Shortly after I moved to Seattle I knew I had to cut ties with the past and make a fresh start. I knew that Magnolia was never going to get proper attention from me, that I wanted to learn to play but I had on my list other things that always took precedence. I had to choose and my choice was usually the studio to paint or the next play. I knew she’d be happier with a real musician. So, I found a real musician and gave Magnolia to her. She was thrilled (and so was the musician).
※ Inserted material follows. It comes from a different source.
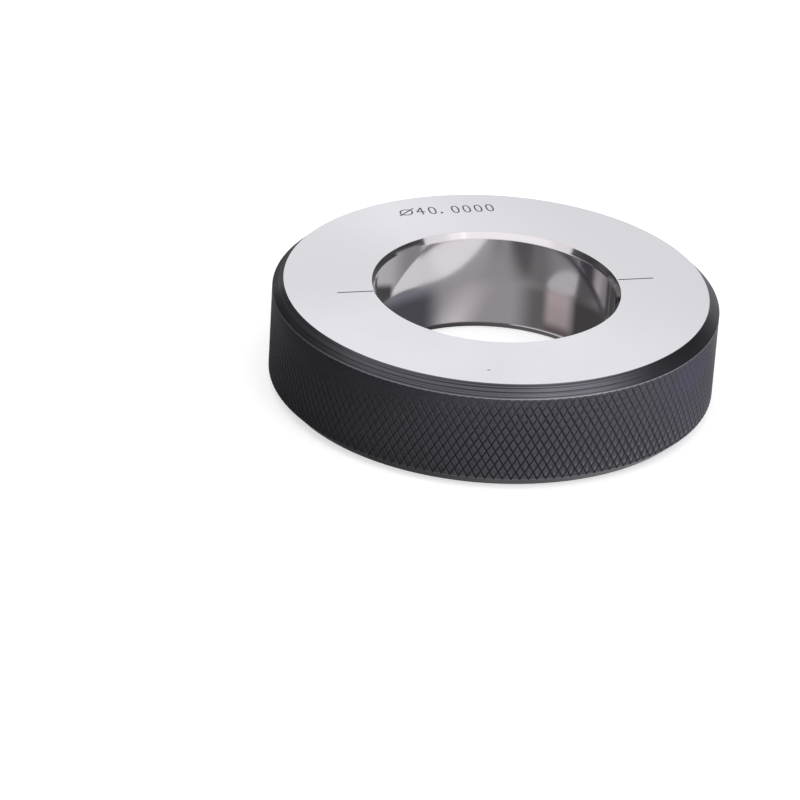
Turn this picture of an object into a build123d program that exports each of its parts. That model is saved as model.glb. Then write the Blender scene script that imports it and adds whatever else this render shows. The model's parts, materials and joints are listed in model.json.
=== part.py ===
"""Plain setting ring gauge: one hardened steel ring with a lapped measuring bore.

The ring lies flat. The origin is the centre of the bore on the lower face, +Z is
the axis of the bore, and the index lines of the measuring diameter lie along X.
Sizes are in millimetres and degrees.
"""

import math
import os

from build123d import *

# The ring
nominal_bore = 40.0  # the lapped diameter that instruments are set to
outer_diameter = 74.0  # over the crests of the knurled grip
thickness = 18.0

# Turned edges
rim_chamfer = 1.8  # 45 degrees, between each face and the grip
lead_in_axial = 1.1  # the lead-in at each end of the bore
lead_in_radial = 0.65

# The knurled grip
knurl_pitch = 1.22  # from groove to groove, square to the grooves
knurl_angle = 30.0  # of the grooves to the axis, both ways
knurl_depth = 0.2

# The index lines on the upper face, one each side of the bore
index_line_end = 26.9  # radius that they are engraved out to
index_line_width = 0.16
index_line_depth = 0.06

bore_radius = nominal_bore / 2
crest_radius = outer_diameter / 2
groove_radius = crest_radius - knurl_depth
face_radius = crest_radius - rim_chamfer

# The knurl is a net of diamonds. Columns are half a diamond wide and run round the
# ring, and rows are half a diamond high and run up it. A whole number of teeth goes
# round the ring, and a whole number of rows fits between the chamfers.
teeth = round(math.pi * outer_diameter * math.cos(math.radians(knurl_angle)) / knurl_pitch)
columns = 2 * teeth
grip_height = thickness - 2 * rim_chamfer
rows = round(grip_height / (math.pi * crest_radius / teeth / math.tan(math.radians(knurl_angle))))
row_height = grip_height / rows


def point(column, radius, height):
    """The point at a column of the net, a distance from the axis and a height."""
    angle = column * 2 * math.pi / columns
    return Vector(radius * math.cos(angle), radius * math.sin(angle), height)


def net_point(column, row):
    """A point of the knurl's net: crests and groove crossings alternate both ways.

    In the first and last row the crossings slip down the chamfer, which cuts them.
    """
    height = rim_chamfer + row * row_height
    if (column + row) % 2 == 0:
        return point(column, crest_radius, height)
    end_slip = {0: -knurl_depth, rows: knurl_depth}.get(row, 0)
    return point(column, groove_radius, height + end_slip)


def facet(*corners):
    """One flat face of the blank."""
    return Face(Wire.make_polygon(corners))


def knurled_blank():
    """The ring before it is bored: a knurled disc with a chamfer at each end.

    Each diamond is a low pyramid of four flanks, two above its crest and two below.
    Each chamfer is a cone in flats one column wide, which lie within 2 micrometres of
    the true cone, so that it meets the flanks in straight edges.
    """
    facets = []
    for row in range(rows + 1):
        for column in range(row % 2, columns, 2):
            crest = net_point(column, row)
            left = net_point(column - 1, row)
            right = net_point(column + 1, row)
            if row < rows:
                above = net_point(column, row + 1)
                facets += [facet(crest, right, above), facet(crest, above, left)]
            if row > 0:
                below = net_point(column, row - 1)
                facets += [facet(crest, left, below), facet(crest, below, right)]
    for row, height in ((0, 0), (rows, thickness)):
        corners = [point(column, face_radius, height) for column in range(columns + 1)]
        edge = [net_point(column, row) for column in range(columns + 1)]
        for column in range(columns):
            after = column + 1
            facets.append(facet(corners[column], corners[after], edge[after], edge[column]))
        facets.append(facet(*corners[:columns]))
    return Solid(Shell(facets))


# The blank is bored and lapped, and its upper face is engraved.
with BuildPart() as ring:
    add(knurled_blank())
    with BuildSketch():
        Circle(bore_radius)
    extrude(amount=thickness, mode=Mode.SUBTRACT)
    bore_wall = ring.faces().filter_by(GeomType.CYLINDER)[0]
    mouths = bore_wall.edges().filter_by(GeomType.CIRCLE)
    chamfer(mouths, lead_in_axial, lead_in_radial, reference=bore_wall)
    with BuildSketch(Plane.XY.offset(thickness)):
        with PolarLocations(index_line_end, 2):
            Rectangle(index_line_end - bore_radius, index_line_width, align=(Align.MAX, Align.CENTER))
    extrude(amount=-index_line_depth, mode=Mode.SUBTRACT)

ring.part.label = "ring"

os.makedirs("parts", exist_ok=True)
export_step(ring.part, "parts/ring.step")
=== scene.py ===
import math

import bpy
import numpy as np
from mathutils import Matrix, Vector, geometry
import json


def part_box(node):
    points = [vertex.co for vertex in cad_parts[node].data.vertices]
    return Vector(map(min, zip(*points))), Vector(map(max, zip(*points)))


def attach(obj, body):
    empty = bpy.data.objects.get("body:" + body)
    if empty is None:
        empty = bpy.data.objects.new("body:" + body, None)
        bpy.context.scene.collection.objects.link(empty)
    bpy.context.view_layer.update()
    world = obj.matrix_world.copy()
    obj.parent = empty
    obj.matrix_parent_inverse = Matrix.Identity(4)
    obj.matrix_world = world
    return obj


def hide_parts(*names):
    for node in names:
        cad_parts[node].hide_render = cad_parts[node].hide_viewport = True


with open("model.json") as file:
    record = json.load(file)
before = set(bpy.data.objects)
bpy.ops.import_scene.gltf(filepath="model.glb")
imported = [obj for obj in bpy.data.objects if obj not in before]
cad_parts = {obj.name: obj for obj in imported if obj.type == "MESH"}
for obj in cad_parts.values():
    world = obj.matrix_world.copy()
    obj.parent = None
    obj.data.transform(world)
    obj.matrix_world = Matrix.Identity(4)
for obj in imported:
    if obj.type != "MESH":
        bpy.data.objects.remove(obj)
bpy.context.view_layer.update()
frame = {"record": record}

# ---------------------------------------------------------------- the knurled grip
# The ring is one piece of hardened steel. Its blackened rim is rolled with a diamond
# knurl: two sets of grooves cross, each 30 degrees off the axis, and the diamonds between
# them have nearly flat tops, raised a little beside the grooves.
MM = 0.001
_, high_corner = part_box("ring")
crest_radius = high_corner.x
thickness = high_corner.z
rim_chamfer = 1.8 * MM
teeth = 165  # diamonds round the ring
rows = 12  # half diamonds up the grip
groove_depth = 0.17 * MM

# Where the net's lines lie between one groove and the next, as shares of the way, and how
# far the surface lies below the crest there, as shares of the groove's depth: first where
# the diamonds are flat-topped, and then what is added where they are pressed to points.
line_places = np.array([0, 0.12, 0.28, 0.5, 0.72, 0.88])
line_drops = np.array([1, 0.1, 0, 0.16, 0, 0.1])
pointed_drops = np.array([0, 0.35, 0.12, -0.16, 0.12, 0.35])
lines = len(line_places)


def turned(radius, angle, height):
    """Points at a distance from the axis, an angle round it and a height."""
    radius, angle, height = np.broadcast_arrays(radius, angle, height)
    return np.stack([radius * np.cos(angle), radius * np.sin(angle), height], -1)


def smooth_step(low, high, value):
    """0 below low, 1 above high, and a smooth S between them."""
    share = np.clip((value - low) / (high - low), 0, 1)
    return share * share * (3 - 2 * share)


def bell(angle, centre, width):
    """1 at an angle round the ring, falling smoothly to 0 at a width either side."""
    away = np.abs((angle - centre + math.pi) % (2 * math.pi) - math.pi)
    return 1 - smooth_step(0, width, away)


# The knurling wheel was shy on one side of the ring and strong on another, and a third
# is worn: the middle of each side, and how far it reaches both ways.
shy_side, shy_reach = math.radians(200), math.radians(65)
strong_side, strong_reach = math.radians(300), math.radians(80)
worn_side, worn_reach = math.radians(338), math.radians(42)

# How deep each set of grooves is pressed, and how much dirt and painted shade its grooves
# hold, as shares: all round the ring, and then what is added on the shy side and on the
# strong side.
set_press = ((0.85, -0.5, 0.25), (0.75, -0.55, 0.45))
set_dirt_and_shade = ((1.0, 0.0, -0.4), (1.0, -0.5, 0.05))

# How much of each set's depth, dirt and painted shade is missing between crossings.
set_broken = (0.0, 0.3)


def knurl_press(angle, rise):
    """How deep each set of grooves is pressed, as a share of the full depth.

    The wheel bit hardest on the strong side. On the shy side the grooves are shallow and
    run out below the upper chamfer, and the second set is the weaker one. Gives the two
    shares, how much dirt and painted shade each set's grooves hold, and how far the
    diamonds come to points.
    """
    shy = bell(angle, shy_side, shy_reach)
    strong = bell(angle, strong_side, strong_reach)
    worn = bell(angle, worn_side, worn_reach)
    run_out = shy * smooth_step(0.4, 0.95, rise) + (1 - strong) * smooth_step(0.78, 1.0, rise)
    run_out += smooth_step(0.95, 1.0, rise)
    kept = (1 - 0.95 * np.minimum(run_out, 1)) * (1 - (0.3 + 0.45 * rise) * worn)
    pressed = [
        (all_round + on_shy * shy + on_strong * strong) * kept
        for all_round, on_shy, on_strong in set_press
    ]
    # Higher up the grip, away from the shy side, the grooves hold less dirt and painted shade.
    less_dirt_and_shade = 0.1 + 0.35 * smooth_step(0.2, 0.9, rise) * (1 - shy)
    dirt_and_shade = [
        (all_round + on_shy * shy + on_strong * strong - less_dirt_and_shade) * kept
        for all_round, on_shy, on_strong in set_dirt_and_shade
    ]
    return pressed, dirt_and_shade, strong * (1.1 - 0.5 * rise)


def bump(value, centre, width):
    """1 where a value is the centre, falling smoothly to 0 at a width either side."""
    return 1 - smooth_step(0, width, np.abs(value - centre))


# A painted highlight lightens the flank below the middle of a pointed diamond: where that
# is between one groove and the next of each set, and how far it reaches both ways.
glint_u, glint_v, glint_reach = 0.36, 0.64, 0.45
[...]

I realized that letting go of Magnolia was about letting go of a life that I would never live: an ideal. I had too many other lives calling me (note: I could never bind myself to the mast like Odysseus – when the Sirens call I follow. Were I a Greek I’d have been turned into a goat or a sheep a long time ago. Cyclops would have eaten me for brunch). Magnolia was a Siren from another time, a love long lost, a heartbreak that I carried in a guitar case. And, although I grieved giving her away (seriously – I had to eat alone that night for brooding and hiding my misty eyes) I was almost immediately lighter in spirit. I’d made a choice. She helped me see how many stories and I held with white knuckles and continued to follow halfheartedly. After Magnolia I let go of the weight of so many stories I’d carried like a bag of boulders for so long. Stories can be heavy when filled with false expectation or excessive judgment. Stories, once liberated, will also let go and set you free.